** Aim of the task **
Each line from the start of the data below through the one containing "return loop, np.column_stack([-ahead[:, 1], ahead[:, 0]])" must be reproduced exactly.

** Material for this task **
○ ○ ○

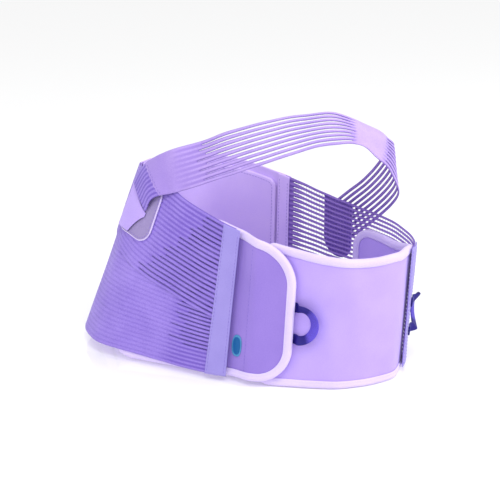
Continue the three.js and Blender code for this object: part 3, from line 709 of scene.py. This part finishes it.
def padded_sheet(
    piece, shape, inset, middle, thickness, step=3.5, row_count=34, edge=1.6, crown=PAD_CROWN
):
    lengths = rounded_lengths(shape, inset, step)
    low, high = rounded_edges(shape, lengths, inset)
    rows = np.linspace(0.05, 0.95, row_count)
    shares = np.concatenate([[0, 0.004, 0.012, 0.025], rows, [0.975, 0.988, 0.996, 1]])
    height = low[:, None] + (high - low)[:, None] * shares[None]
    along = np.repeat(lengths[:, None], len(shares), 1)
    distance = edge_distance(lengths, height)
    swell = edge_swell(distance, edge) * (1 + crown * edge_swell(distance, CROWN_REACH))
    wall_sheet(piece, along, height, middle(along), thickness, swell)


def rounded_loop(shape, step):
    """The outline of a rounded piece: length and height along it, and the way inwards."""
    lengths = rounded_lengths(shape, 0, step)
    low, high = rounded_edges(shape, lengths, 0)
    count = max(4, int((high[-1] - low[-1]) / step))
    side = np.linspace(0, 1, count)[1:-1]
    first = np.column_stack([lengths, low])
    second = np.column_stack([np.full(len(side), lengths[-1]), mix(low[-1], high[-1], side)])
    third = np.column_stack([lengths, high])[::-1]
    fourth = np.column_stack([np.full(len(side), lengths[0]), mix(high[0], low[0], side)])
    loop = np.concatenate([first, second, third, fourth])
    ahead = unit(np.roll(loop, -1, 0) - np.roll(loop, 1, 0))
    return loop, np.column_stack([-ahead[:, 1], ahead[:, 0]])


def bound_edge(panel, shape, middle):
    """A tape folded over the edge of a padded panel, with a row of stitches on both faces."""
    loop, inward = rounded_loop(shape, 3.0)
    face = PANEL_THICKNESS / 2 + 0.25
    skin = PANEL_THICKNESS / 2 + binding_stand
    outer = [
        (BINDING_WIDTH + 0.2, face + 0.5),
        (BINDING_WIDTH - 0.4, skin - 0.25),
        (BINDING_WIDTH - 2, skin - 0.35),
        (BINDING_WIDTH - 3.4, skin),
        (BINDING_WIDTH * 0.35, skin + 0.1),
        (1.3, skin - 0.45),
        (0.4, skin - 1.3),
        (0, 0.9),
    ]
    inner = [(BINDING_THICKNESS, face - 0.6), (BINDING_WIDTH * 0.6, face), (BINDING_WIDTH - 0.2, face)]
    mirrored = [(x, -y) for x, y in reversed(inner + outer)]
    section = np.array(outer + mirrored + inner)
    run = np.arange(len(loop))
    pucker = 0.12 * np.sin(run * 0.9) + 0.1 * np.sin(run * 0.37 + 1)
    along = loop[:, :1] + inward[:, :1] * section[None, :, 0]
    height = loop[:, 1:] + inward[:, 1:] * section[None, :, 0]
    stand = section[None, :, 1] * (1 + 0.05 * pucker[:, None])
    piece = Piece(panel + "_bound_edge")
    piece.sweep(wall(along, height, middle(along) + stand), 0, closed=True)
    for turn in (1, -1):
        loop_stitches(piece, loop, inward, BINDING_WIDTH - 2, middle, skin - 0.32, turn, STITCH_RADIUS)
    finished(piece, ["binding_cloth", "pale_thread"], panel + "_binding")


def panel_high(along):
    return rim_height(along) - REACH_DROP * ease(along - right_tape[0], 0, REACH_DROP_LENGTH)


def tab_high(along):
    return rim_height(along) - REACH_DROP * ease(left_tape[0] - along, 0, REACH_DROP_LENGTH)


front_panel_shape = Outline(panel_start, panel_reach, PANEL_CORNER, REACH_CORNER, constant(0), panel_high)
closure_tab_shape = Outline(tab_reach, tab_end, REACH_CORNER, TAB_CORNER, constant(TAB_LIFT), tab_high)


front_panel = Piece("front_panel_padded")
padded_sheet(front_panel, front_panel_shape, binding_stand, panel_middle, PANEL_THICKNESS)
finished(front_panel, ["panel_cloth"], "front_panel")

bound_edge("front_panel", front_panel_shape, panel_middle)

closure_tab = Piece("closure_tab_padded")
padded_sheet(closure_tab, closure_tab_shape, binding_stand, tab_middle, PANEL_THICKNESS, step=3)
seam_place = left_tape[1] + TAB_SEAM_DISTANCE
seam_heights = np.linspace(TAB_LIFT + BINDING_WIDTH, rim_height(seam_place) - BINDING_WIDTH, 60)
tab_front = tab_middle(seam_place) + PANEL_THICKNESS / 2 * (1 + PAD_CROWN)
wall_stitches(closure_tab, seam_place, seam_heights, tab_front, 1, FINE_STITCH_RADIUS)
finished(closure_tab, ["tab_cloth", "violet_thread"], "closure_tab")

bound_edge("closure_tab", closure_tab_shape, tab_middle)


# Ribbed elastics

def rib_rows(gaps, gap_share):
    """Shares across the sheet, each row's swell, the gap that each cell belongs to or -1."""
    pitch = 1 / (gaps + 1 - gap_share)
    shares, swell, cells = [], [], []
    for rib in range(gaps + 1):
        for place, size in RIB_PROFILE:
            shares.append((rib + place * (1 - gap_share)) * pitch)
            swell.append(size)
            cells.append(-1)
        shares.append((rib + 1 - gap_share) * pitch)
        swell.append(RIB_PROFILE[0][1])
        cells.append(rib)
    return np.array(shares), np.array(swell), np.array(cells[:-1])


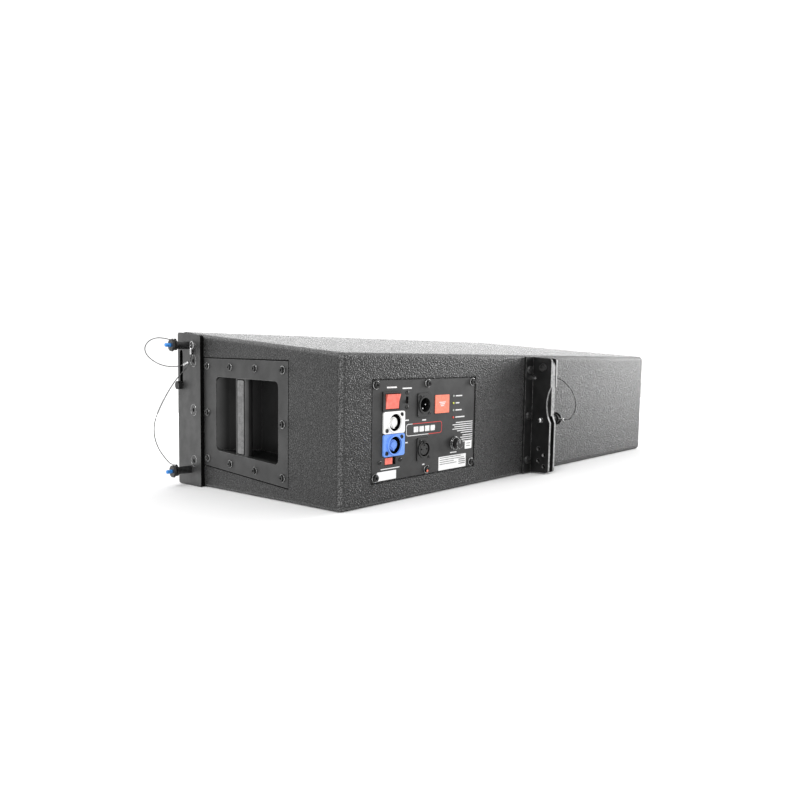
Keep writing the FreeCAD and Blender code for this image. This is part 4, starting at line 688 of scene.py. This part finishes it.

○ ○ ○

** Answer to the exercise **
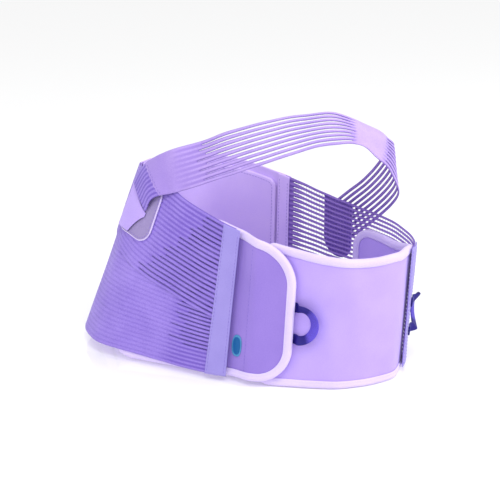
Continue the three.js and Blender code for this object: part 3, from line 709 of scene.py. This part finishes it.
def padded_sheet(
    piece, shape, inset, middle, thickness, step=3.5, row_count=34, edge=1.6, crown=PAD_CROWN
):
    lengths = rounded_lengths(shape, inset, step)
    low, high = rounded_edges(shape, lengths, inset)
    rows = np.linspace(0.05, 0.95, row_count)
    shares = np.concatenate([[0, 0.004, 0.012, 0.025], rows, [0.975, 0.988, 0.996, 1]])
    height = low[:, None] + (high - low)[:, None] * shares[None]
    along = np.repeat(lengths[:, None], len(shares), 1)
    distance = edge_distance(lengths, height)
    swell = edge_swell(distance, edge) * (1 + crown * edge_swell(distance, CROWN_REACH))
    wall_sheet(piece, along, height, middle(along), thickness, swell)


def rounded_loop(shape, step):
    """The outline of a rounded piece: length and height along it, and the way inwards."""
    lengths = rounded_lengths(shape, 0, step)
    low, high = rounded_edges(shape, lengths, 0)
    count = max(4, int((high[-1] - low[-1]) / step))
    side = np.linspace(0, 1, count)[1:-1]
    first = np.column_stack([lengths, low])
    second = np.column_stack([np.full(len(side), lengths[-1]), mix(low[-1], high[-1], side)])
    third = np.column_stack([lengths, high])[::-1]
    fourth = np.column_stack([np.full(len(side), lengths[0]), mix(high[0], low[0], side)])
    loop = np.concatenate([first, second, third, fourth])
    ahead = unit(np.roll(loop, -1, 0) - np.roll(loop, 1, 0))
    return loop, np.column_stack([-ahead[:, 1], ahead[:, 0]])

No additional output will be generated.